- _CHALLENGE_
Report how many lines contain the word "down"; answer with the number only.

- _DATASET ENTRIES_
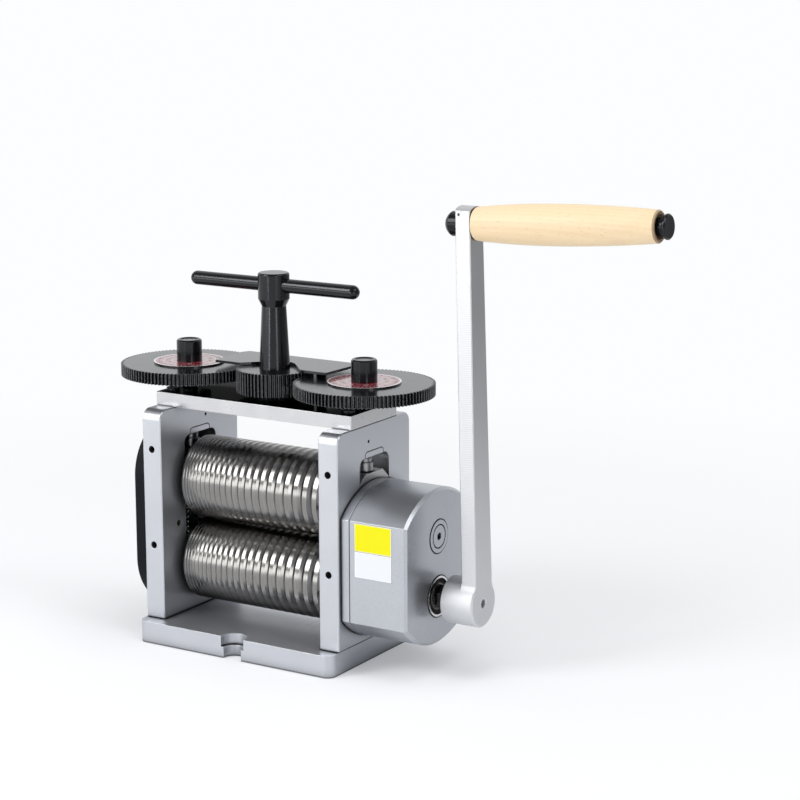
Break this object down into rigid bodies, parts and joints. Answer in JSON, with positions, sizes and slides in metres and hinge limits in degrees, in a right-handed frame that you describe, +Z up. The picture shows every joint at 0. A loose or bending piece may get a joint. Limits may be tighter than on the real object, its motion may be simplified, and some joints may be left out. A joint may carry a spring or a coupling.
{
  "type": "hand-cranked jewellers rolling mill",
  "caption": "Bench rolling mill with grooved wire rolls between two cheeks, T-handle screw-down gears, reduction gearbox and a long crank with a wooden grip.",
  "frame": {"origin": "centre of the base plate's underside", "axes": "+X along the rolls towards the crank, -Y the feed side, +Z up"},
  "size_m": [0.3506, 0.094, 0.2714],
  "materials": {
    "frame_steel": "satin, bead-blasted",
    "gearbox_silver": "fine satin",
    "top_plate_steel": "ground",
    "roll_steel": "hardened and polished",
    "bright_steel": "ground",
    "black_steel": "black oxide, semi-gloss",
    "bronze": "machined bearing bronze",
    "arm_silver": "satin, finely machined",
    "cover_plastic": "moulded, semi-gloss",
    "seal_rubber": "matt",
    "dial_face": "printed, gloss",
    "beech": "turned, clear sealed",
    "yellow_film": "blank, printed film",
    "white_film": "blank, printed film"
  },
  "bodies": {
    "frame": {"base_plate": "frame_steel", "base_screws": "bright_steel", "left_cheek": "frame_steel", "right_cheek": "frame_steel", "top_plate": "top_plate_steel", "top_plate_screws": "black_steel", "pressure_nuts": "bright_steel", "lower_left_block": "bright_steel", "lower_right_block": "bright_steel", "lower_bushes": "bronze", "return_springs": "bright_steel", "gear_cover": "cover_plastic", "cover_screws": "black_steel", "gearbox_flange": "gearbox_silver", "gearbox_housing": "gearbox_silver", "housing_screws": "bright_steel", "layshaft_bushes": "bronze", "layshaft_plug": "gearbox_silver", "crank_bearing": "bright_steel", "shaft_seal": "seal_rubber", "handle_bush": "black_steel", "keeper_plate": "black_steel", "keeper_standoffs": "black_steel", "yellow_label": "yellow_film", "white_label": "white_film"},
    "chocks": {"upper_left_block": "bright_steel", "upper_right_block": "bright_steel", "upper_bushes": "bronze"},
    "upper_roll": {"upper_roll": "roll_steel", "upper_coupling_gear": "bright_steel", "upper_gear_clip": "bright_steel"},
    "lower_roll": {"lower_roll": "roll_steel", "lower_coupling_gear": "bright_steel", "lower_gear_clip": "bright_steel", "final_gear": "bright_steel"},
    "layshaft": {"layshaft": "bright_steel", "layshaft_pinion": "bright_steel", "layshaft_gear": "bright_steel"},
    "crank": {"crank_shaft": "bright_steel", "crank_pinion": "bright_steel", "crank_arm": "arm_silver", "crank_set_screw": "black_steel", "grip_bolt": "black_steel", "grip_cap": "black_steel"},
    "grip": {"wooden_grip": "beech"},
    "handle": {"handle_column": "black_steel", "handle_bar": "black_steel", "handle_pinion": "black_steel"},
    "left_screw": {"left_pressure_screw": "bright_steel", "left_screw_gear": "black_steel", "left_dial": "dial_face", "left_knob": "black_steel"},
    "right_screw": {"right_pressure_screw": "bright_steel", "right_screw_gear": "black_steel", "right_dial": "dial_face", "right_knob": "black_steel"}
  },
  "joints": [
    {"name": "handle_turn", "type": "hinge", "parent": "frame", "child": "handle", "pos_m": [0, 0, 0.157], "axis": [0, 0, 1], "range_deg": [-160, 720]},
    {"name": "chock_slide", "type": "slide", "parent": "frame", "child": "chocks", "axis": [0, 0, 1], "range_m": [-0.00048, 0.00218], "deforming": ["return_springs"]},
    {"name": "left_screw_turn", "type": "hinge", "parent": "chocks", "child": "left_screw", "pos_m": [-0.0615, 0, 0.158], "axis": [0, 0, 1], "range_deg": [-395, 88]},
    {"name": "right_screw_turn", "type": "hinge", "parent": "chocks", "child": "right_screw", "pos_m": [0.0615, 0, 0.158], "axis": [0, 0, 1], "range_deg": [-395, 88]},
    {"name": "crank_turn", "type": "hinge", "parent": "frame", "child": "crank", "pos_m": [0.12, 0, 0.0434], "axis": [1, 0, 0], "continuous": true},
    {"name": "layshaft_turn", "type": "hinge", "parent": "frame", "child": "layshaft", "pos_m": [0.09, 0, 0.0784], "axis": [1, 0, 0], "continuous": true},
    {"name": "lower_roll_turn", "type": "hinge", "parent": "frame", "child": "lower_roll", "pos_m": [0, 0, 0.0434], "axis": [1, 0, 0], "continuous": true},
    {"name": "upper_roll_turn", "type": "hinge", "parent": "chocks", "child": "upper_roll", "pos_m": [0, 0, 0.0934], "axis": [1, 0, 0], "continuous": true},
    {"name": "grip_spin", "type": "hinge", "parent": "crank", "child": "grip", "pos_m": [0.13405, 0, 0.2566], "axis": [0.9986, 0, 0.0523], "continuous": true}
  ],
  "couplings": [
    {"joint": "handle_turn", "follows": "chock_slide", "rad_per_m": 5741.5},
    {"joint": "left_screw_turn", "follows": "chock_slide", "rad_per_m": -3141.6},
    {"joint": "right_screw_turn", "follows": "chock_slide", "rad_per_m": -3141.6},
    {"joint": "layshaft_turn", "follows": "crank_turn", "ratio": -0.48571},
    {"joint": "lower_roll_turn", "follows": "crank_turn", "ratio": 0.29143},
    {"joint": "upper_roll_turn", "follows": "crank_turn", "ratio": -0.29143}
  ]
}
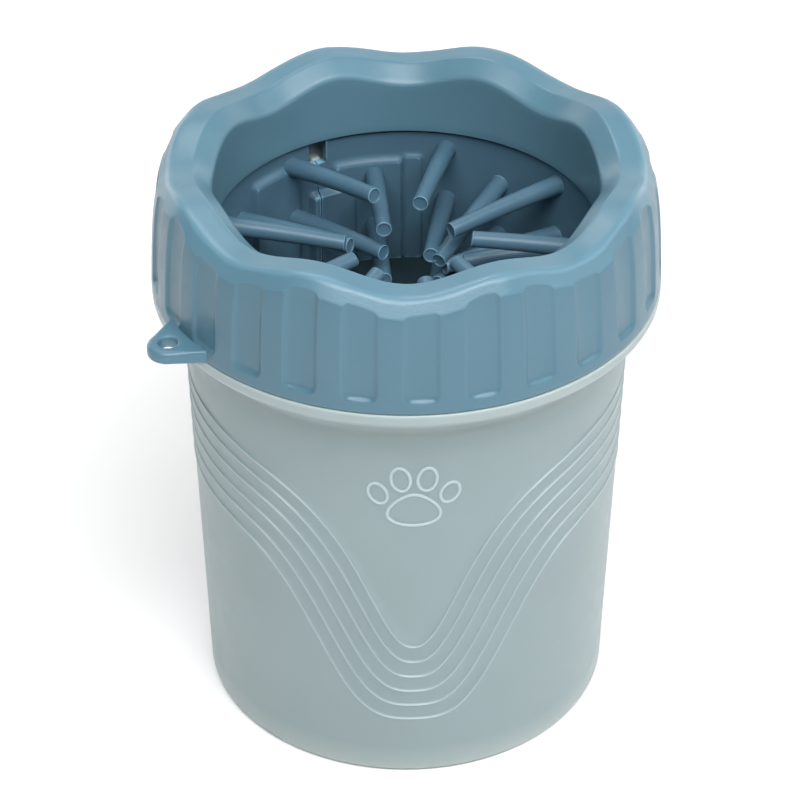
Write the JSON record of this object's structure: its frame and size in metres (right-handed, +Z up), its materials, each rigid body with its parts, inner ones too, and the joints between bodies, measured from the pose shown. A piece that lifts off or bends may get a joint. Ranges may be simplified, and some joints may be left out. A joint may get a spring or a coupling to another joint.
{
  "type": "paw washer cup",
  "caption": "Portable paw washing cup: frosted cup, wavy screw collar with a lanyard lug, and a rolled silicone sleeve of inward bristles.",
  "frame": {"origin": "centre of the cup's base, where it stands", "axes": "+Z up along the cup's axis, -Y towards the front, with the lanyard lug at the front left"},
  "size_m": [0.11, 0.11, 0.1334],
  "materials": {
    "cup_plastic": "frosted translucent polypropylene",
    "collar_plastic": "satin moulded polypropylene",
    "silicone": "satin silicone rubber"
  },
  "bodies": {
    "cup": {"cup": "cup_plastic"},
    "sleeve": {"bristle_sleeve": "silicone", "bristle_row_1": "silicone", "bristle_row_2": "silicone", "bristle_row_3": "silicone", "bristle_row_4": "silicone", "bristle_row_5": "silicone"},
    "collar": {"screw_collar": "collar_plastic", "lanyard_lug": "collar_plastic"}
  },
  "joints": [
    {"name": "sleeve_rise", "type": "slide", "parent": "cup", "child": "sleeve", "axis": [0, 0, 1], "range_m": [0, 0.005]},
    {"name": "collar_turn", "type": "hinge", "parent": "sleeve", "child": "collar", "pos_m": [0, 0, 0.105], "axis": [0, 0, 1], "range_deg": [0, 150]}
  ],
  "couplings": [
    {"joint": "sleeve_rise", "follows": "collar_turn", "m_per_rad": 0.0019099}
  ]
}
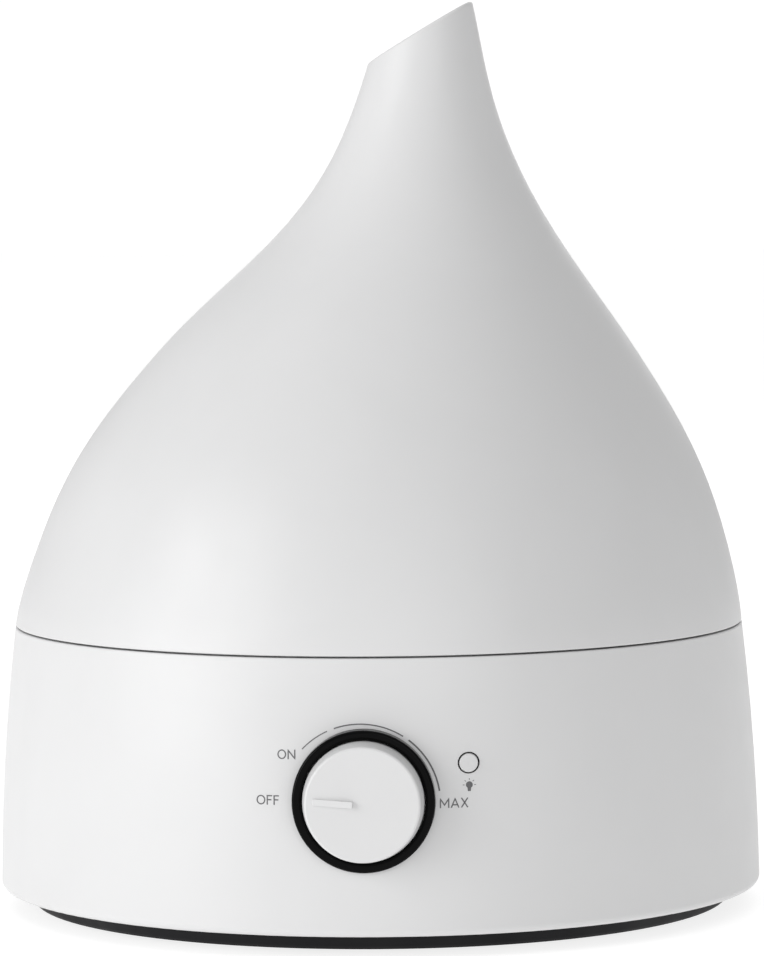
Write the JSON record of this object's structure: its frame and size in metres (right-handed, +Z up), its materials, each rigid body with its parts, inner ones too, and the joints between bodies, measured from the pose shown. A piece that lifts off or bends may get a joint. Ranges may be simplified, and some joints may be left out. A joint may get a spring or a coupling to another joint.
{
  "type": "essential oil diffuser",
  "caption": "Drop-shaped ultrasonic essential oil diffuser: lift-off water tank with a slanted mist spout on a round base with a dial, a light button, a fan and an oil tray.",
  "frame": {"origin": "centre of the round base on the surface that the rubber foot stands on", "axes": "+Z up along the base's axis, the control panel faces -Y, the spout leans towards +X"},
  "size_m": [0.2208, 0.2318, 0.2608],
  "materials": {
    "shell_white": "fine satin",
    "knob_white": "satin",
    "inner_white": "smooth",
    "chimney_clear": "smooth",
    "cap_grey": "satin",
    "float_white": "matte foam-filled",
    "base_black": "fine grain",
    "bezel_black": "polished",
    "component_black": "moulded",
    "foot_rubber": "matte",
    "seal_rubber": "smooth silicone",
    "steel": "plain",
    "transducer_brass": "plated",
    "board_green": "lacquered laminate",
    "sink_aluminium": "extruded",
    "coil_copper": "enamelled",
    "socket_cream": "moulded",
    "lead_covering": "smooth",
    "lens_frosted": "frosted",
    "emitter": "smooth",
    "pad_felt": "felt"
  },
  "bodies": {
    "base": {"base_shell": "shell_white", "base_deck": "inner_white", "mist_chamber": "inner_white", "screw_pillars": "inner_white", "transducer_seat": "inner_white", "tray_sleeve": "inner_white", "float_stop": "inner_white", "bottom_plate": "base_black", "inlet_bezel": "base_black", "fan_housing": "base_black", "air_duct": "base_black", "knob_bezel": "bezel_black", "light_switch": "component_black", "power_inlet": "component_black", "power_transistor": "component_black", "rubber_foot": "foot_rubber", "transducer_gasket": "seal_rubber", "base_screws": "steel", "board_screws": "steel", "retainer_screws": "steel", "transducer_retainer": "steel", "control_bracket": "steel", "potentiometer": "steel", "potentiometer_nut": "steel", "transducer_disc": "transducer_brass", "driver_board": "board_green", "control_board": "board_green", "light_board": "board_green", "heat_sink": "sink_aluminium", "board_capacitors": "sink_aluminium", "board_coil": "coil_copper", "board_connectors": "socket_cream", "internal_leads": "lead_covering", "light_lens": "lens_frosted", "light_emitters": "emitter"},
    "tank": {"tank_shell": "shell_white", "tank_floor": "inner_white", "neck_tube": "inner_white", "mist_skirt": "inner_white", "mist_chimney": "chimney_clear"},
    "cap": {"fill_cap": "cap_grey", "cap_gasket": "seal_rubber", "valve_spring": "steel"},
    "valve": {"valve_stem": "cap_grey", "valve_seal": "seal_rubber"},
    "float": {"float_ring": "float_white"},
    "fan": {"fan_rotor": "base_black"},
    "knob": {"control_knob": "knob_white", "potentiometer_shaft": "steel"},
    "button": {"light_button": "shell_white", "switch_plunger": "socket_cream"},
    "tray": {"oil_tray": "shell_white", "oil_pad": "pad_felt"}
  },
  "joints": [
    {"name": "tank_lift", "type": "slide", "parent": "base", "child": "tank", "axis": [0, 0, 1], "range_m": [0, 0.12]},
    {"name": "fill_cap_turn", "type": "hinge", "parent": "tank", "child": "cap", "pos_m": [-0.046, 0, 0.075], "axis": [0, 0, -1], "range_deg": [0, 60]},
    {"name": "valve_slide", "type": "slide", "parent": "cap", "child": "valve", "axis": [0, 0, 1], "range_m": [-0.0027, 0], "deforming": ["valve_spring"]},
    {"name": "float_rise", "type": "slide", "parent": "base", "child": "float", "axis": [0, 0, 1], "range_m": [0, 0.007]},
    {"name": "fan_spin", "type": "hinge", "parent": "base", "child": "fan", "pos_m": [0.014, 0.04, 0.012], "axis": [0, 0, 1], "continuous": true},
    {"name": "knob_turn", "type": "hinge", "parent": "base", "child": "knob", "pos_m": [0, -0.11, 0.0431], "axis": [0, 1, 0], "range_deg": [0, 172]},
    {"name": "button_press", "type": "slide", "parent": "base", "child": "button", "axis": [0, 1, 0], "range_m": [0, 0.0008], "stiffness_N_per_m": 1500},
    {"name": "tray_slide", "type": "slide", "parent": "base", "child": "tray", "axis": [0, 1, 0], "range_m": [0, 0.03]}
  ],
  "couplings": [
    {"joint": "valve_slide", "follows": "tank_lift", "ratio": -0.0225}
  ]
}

- _EXERCISE RESPONSE_
2